Hay una vieja frase popular de Alcoy que define perfectamente la sensación que se crea cuando un prócer de acrisolada virtud comete alguna fechoría inesperada que decepciona a sus partidarios. Ante situaciones como ésta, los alcoyanos recurrimos a la expresión «el sant que pixa no val pa la missa». Es una maravillosa metáfora urológica, cuyo anónimo autor quería dejarnos muy claro que en este perro mundo no hay ninguna persona merecedora de la adoración perpetua y que por mucho incienso que se eche sobre un personaje público, al final siempre acabará cagándola de una manera u otra y mostrando sus debilidades humanas.

Pablo Iglesias ha cosechado importantes éxitos políticos ejerciendo de santo laico. Su espectacular irrupción en la escena nacional no se puede entender sin esa carga de moralidad ejemplarizante que ha acompañado a todas sus apariciones públicas. Estamos ante un hombre que se ha convertido a sí mismo en un personaje y que ha usado como una poderosa arma política la exhibición propagandística de su vida privada, mostrando por tierra mar y aire la pobreza monacal de sus ropas compradas en Alcampo o enseñando en las teles la humildad obrera de su piso de Vallecas. Simultáneamente, el líder de Podemos se ha especializado en sermones tronantes en los que aplicaba los más altos niveles de exigencia moral al resto de los partidos del arco parlamentario, hasta descalificarlos a todos sin excepción y transformarlos en algo parecido a una pandilla de yonquis del sueldo oficial, capaces de vender a la ciudadanía por un puñado de monedas de plata.

Sorprendido in fraganti en la compra de un chalé de 600.000 euros, a Pablo Iglesias le ha pasado lo que le tenía que pasar: le han aplicado una dosis de caballo de su propia medicina.
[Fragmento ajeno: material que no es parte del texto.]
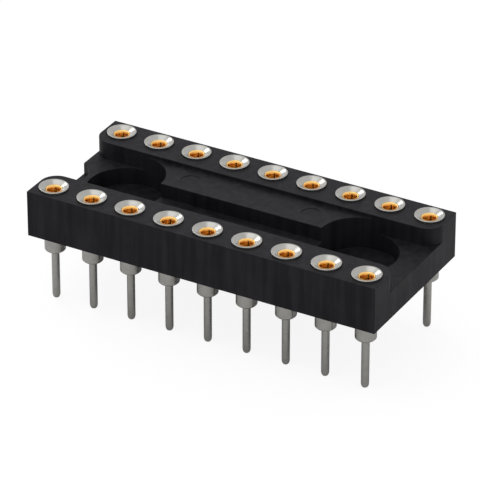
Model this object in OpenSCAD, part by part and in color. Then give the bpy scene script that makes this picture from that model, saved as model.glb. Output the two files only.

El inventor del concepto casta (que podría traducirse con la afirmación: todos son una mafia, menos los míos) se enfrenta a las hemerotecas y sale muy mal parado. En política, las sobreactuaciones se pagan y es absolutamente previsible que a un determinado dirigente le apliquen el mismo listón ético y estético que él utilizó para castigar a sus contrincantes.

Aunque la polémica compra del chalé nace de una decisión estrictamente privada, la operación inmobiliaria es un error político de grandes proporciones, que sólo puede atribuirse a la pérdida de la conexión con la realidad por parte de un dirigente que ejerce el hiperliderazgo de su partido sin ningún tipo de cortapisas. La línea de defensa oficial de Podemos insiste en ese camino y rechaza cualquier posibilidad de autocrítica. Las redes sociales y los periódicos se llenan estos días de justificaciones demagógicas: «quieren que los políticos de izquierdas vivan como mendigos», ignorando que entre pedir a la puerta de una iglesia y tener un casoplón de 600.000 euros hay un inmenso territorio intermedio en el que vivimos la mayor parte de las personas normales; tampoco faltan las alusiones a los casos de corrupción del PP y del PSOE, como si las hazañas de Bárcenas y de los EREs justificaran cualquier desatino y para acabar, se vuelve a insistir en la conjura de todos los medios de comunicación «capitalistas» contra el único auténtico partido de izquierdas, olvidándose del idilio televisivo y del trato VIP que han hecho posible que Iglesias pasara del anonimato a la condición de estrella mediática en unos pocos meses.

Enfrentado a esta avería política, el líder de Podemos ha optado por una solución original: convocar una consulta entre todos los afiliados para que decidan si debe abandonar el cargo o si puede continuar dirigiendo el partido desde la comodidad de su nueva mansión campestre. Se presenta esta iniciativa como el colmo de la honradez y de la participación democrática de los militantes. Sin embargo, esta solución sobrevenida (es importante recordar que el anuncio llega cuando ya está todo el lío montado) se parece mucho a esas apuestas retóricas realizadas por los líderes carismáticos, que plantean a sus afiliados la dramática amenaza de «o yo o el caos», dando por supuesto que el número de militantes que se atreverá a decantarse por el caos será mínimo.

Sin pretenderlo, Pablo Iglesias ha abierto una nueva vía para las relaciones de los partidos con sus bases. En vez de perder el tiempo haciendo primarias para elegir candidatos, los secretarios generales podrían convocar referéndums para ver si los militantes les permiten comprarse un yate, para decidir si se hacen los trajes en el sastre de Paco Camps o para aclarar si es permisible un veraneo en un coqueto hotelito de lujo de la costa Amalfitana. No sé si los ciudadanos ganaríamos mucho con el cambio, pero nuestros políticos estarían hechos unos auténticos playboys.